General Overview of Black Hole Accretion Theory
Omer Blaes

TL;DR
This paper provides a comprehensive overview of black hole accretion theories, focusing on the alpha stress model, its physical basis, and the properties of different accretion flow regimes, connecting theoretical models with observations.
Contribution
It synthesizes current understanding of accretion flow models, emphasizing the role of MRI-driven turbulence and discussing stability and global flow structures.
Findings
Alpha stress remains the primary model for accretion turbulence.
MRI is the plausible physical mechanism behind alpha stress.

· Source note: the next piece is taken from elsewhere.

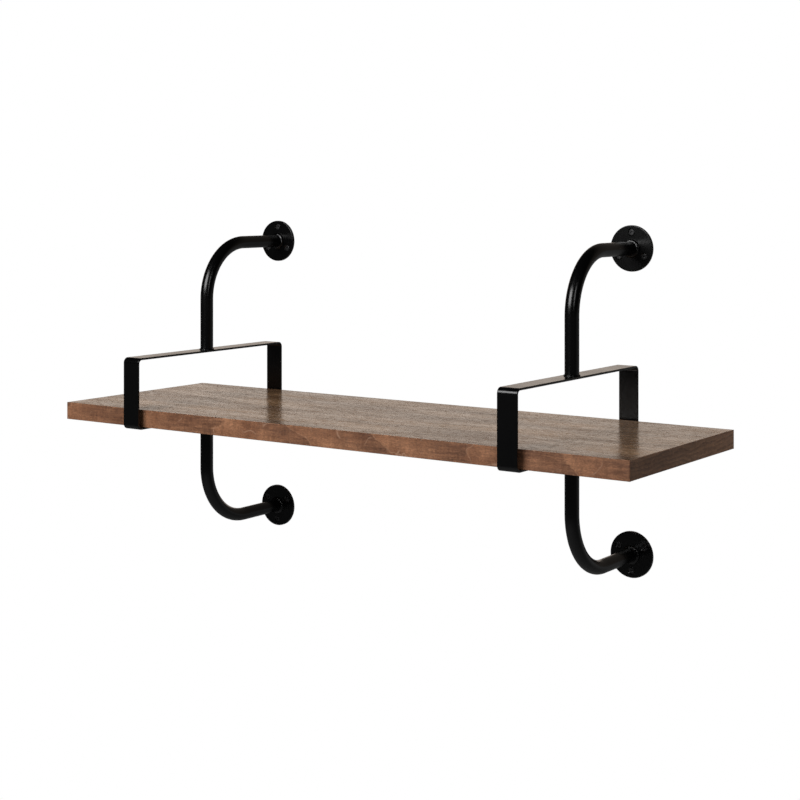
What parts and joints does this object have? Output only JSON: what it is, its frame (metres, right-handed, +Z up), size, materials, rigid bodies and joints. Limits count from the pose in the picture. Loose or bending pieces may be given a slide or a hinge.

Different accretion regimes exhibit distinct stability and observational properties.
Abstract
I provide a broad overview of the basic theoretical paradigms of black hole accretion flows. Models that make contact with observations continue to be mostly based on the four decade old alpha stress prescription of Shakura & Sunyaev (1973), and I discuss the properties of both radiatively efficient and inefficient models, including their local properties, their expected stability to secular perturbations, and how they might be tied together in global flow geometries. The alpha stress is a prescription for turbulence, for which the only existing plausible candidate is that which develops from the magnetorotational instability (MRI). I therefore also review what is currently known about the local properties of such turbulence, and the physical issues that have been elucidated and that remain uncertain that are relevant for the various alpha-based black hole accretion flow models.